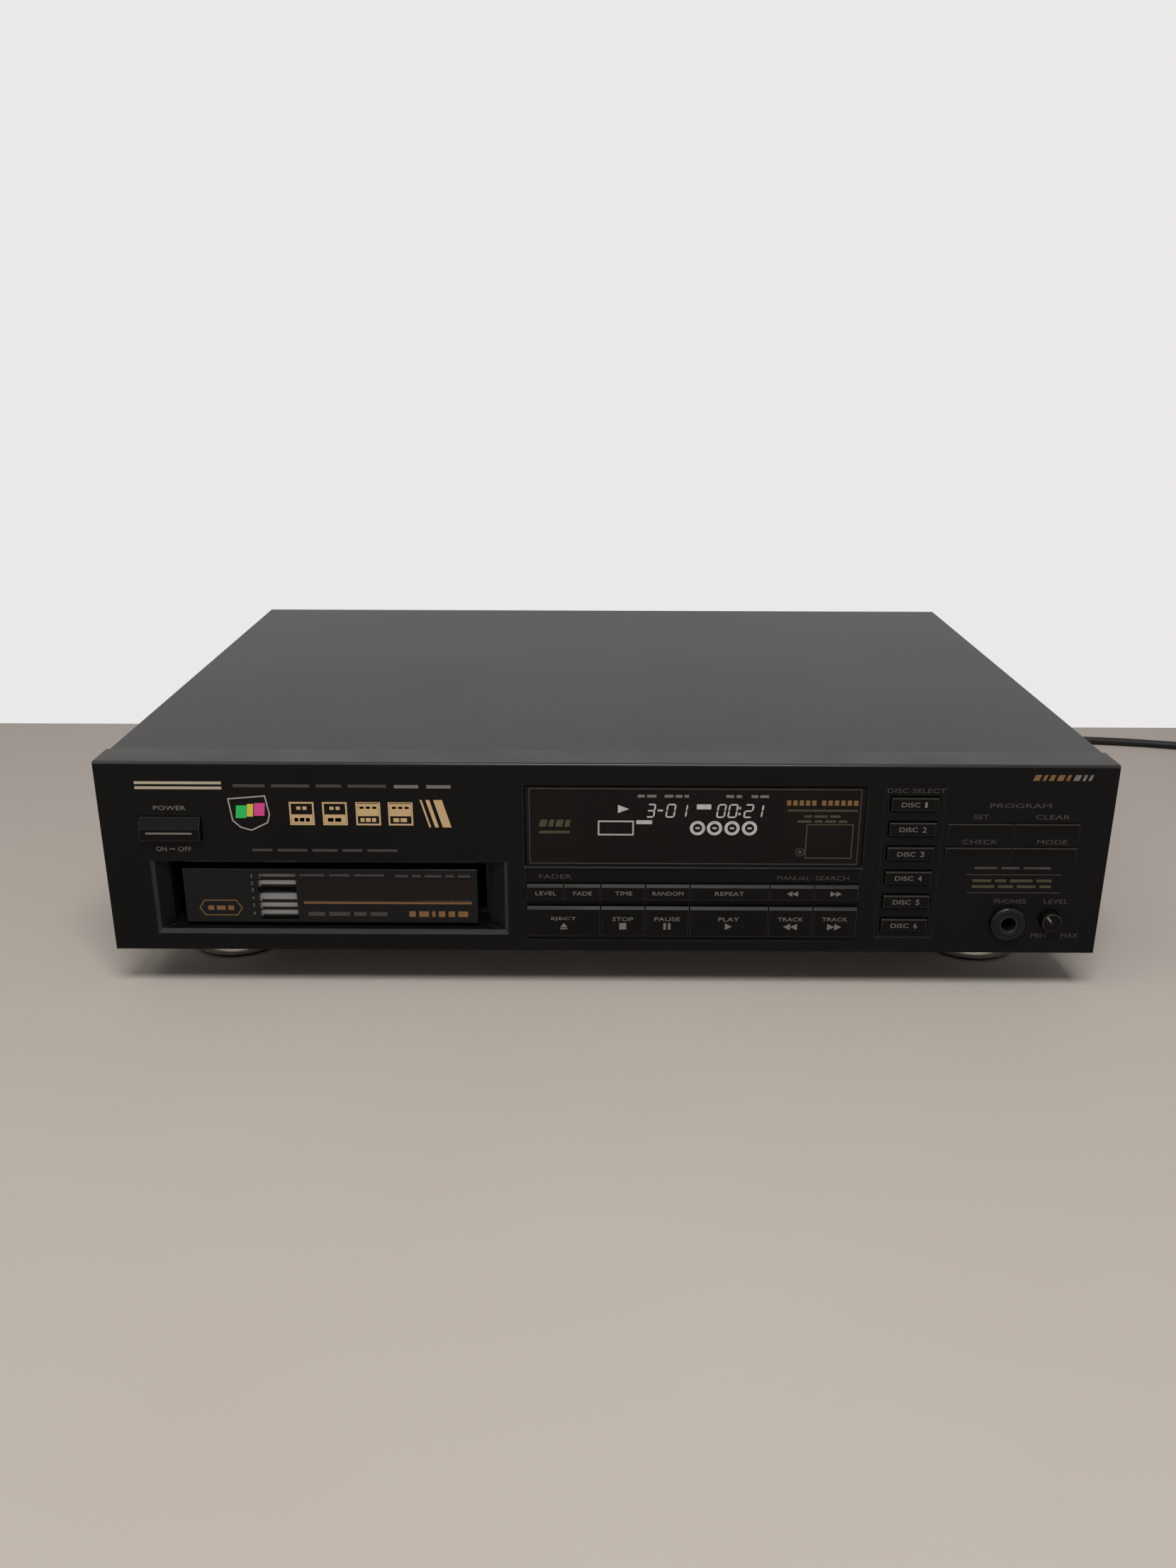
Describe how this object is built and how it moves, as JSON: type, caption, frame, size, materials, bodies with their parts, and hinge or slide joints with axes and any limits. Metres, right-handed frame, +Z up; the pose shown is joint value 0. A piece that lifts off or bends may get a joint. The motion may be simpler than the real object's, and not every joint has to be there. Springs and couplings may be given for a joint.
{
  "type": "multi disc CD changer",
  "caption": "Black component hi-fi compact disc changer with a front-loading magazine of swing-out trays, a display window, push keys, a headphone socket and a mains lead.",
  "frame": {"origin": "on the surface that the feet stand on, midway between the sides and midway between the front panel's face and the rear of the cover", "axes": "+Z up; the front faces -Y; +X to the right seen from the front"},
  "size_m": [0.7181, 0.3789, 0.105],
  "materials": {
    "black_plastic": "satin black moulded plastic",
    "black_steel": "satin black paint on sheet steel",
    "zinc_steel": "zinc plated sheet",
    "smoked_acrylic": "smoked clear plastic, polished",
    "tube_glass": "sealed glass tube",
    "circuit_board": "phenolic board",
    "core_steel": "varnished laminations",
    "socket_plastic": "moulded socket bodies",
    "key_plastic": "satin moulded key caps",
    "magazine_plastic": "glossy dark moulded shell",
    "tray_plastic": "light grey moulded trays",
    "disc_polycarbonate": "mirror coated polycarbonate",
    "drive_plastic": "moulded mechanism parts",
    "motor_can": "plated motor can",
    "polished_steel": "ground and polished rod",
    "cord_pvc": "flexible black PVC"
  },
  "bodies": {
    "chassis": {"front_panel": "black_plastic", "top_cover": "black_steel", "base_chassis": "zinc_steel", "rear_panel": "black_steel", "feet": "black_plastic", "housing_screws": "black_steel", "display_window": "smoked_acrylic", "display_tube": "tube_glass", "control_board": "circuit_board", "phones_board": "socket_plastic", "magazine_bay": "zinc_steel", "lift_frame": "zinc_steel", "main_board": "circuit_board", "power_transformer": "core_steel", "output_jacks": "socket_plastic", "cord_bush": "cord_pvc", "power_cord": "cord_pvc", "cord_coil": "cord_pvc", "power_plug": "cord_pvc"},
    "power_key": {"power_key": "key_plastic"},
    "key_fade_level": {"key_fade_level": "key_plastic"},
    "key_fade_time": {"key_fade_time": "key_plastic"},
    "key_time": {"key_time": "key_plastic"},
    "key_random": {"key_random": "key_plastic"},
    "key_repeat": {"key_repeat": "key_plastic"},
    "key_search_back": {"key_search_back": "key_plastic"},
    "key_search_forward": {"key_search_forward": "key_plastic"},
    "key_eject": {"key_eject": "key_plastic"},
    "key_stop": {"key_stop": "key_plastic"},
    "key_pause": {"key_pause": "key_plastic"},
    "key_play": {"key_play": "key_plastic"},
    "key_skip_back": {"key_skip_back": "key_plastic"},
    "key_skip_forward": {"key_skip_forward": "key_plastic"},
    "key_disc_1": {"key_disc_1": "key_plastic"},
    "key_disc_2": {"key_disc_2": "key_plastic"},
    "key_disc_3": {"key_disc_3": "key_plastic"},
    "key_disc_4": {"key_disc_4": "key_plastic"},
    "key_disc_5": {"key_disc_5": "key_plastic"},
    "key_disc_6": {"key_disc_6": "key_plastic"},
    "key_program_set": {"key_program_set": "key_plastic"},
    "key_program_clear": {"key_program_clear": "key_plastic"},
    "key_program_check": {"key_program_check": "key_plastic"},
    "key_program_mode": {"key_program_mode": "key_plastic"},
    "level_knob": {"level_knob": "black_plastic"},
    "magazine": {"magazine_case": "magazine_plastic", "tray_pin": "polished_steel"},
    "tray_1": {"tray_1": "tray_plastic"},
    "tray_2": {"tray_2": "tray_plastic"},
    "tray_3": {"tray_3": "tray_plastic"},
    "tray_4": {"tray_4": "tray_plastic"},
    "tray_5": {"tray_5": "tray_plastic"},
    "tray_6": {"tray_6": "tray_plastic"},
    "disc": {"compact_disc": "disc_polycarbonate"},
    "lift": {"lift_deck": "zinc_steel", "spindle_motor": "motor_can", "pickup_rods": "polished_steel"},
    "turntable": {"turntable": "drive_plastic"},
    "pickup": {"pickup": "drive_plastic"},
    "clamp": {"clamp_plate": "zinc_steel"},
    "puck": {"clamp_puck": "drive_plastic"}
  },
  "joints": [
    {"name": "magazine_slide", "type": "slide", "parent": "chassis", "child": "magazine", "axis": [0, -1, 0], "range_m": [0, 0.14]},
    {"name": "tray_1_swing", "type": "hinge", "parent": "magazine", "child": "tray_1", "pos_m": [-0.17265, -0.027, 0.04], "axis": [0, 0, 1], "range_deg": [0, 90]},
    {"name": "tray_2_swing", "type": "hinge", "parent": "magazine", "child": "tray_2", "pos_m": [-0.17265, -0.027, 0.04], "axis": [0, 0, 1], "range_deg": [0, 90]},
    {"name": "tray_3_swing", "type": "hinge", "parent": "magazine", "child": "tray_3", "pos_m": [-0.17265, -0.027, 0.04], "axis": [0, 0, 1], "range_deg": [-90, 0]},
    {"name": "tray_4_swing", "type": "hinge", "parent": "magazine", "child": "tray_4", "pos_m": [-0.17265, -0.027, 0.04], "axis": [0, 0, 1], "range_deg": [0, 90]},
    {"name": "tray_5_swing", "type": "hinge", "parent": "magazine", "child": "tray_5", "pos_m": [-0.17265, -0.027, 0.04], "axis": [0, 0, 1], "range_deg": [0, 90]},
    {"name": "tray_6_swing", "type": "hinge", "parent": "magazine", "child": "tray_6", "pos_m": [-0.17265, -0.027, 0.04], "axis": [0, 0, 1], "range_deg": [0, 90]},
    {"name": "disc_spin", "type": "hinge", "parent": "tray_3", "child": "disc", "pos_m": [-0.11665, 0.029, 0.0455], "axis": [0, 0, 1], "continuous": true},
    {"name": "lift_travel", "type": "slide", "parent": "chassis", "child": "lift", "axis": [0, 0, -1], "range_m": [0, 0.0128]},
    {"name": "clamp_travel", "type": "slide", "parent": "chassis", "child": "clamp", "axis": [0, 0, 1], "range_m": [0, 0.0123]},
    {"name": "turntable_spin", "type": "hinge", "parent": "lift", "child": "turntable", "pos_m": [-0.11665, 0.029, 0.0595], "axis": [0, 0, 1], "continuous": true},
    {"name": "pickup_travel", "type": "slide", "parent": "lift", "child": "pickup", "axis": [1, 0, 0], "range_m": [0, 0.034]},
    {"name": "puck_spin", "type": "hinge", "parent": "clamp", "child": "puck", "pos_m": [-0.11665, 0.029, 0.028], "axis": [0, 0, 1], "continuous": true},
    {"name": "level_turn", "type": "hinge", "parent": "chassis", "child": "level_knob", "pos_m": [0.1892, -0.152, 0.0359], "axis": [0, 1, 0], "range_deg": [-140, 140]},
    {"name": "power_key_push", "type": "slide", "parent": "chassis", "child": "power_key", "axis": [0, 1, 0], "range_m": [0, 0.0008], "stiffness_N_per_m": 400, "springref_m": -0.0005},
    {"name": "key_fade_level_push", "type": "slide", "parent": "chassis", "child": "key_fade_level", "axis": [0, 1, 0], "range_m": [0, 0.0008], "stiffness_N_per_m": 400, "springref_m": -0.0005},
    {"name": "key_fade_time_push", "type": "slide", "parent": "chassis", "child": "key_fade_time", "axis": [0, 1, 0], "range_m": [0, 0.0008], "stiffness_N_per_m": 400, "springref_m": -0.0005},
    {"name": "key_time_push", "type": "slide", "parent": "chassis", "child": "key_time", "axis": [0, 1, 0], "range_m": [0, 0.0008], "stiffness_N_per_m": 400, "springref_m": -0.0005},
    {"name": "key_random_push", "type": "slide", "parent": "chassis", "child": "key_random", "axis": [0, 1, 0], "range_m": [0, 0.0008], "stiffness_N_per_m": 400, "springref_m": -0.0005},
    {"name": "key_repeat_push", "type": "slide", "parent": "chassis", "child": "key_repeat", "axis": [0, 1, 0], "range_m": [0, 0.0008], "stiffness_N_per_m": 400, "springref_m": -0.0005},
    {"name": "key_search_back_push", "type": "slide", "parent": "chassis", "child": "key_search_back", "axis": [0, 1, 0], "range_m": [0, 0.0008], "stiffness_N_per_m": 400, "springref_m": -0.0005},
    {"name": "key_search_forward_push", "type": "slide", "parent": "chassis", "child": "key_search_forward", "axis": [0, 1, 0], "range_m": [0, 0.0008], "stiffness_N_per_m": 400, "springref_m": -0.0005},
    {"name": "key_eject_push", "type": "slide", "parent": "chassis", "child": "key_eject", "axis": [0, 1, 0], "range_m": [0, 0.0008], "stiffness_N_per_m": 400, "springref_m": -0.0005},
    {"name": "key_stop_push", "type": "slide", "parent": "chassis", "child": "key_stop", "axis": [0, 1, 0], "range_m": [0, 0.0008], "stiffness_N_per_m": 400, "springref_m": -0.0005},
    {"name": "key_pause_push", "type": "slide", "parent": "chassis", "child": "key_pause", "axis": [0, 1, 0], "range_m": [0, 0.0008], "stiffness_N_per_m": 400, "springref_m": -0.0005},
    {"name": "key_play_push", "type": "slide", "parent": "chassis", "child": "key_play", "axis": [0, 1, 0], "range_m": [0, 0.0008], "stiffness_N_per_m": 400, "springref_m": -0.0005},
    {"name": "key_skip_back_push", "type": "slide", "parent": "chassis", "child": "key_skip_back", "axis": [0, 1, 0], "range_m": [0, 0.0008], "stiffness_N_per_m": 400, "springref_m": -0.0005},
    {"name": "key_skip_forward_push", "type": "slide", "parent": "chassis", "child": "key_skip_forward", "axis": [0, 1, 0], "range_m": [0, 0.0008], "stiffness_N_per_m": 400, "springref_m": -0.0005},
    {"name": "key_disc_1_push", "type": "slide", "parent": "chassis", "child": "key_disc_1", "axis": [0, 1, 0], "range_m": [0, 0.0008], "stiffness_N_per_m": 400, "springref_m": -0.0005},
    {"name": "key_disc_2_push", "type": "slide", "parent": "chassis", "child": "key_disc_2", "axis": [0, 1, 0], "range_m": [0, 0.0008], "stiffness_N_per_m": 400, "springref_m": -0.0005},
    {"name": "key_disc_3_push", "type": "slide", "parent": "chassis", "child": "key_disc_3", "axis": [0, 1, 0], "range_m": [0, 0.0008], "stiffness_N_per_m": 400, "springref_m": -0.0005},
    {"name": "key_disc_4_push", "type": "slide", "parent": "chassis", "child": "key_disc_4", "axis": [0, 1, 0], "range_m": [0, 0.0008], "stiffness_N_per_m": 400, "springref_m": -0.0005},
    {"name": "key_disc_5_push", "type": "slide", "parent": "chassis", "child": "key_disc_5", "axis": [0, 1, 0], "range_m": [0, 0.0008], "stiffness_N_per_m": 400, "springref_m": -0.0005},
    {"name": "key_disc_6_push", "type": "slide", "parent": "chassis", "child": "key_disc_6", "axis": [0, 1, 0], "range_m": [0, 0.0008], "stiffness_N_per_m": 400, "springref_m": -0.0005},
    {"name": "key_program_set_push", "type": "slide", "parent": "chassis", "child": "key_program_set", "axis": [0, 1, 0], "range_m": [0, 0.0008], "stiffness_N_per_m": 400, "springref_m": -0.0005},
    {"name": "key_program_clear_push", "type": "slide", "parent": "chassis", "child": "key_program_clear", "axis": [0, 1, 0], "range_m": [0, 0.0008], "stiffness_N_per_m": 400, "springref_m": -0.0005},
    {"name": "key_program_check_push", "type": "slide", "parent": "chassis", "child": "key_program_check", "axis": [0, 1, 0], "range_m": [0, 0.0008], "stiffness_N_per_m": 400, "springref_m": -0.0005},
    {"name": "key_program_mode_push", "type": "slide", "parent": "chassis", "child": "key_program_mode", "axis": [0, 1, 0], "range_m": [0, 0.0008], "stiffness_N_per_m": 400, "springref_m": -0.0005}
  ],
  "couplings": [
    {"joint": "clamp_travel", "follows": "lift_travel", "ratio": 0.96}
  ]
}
════════════════════
Work to complete ->
Pull out all lines in the data above that include "materials".

The output ->
Describe how this object is built and how it moves, as JSON: type, caption, frame, size, materials, bodies with their parts, and hinge or slide joints with axes and any limits. Metres, right-handed frame, +Z up; the pose shown is joint value 0. A piece that lifts off or bends may get a joint. The motion may be simpler than the real object's, and not every joint has to be there. Springs and couplings may be given for a joint.
  "materials": {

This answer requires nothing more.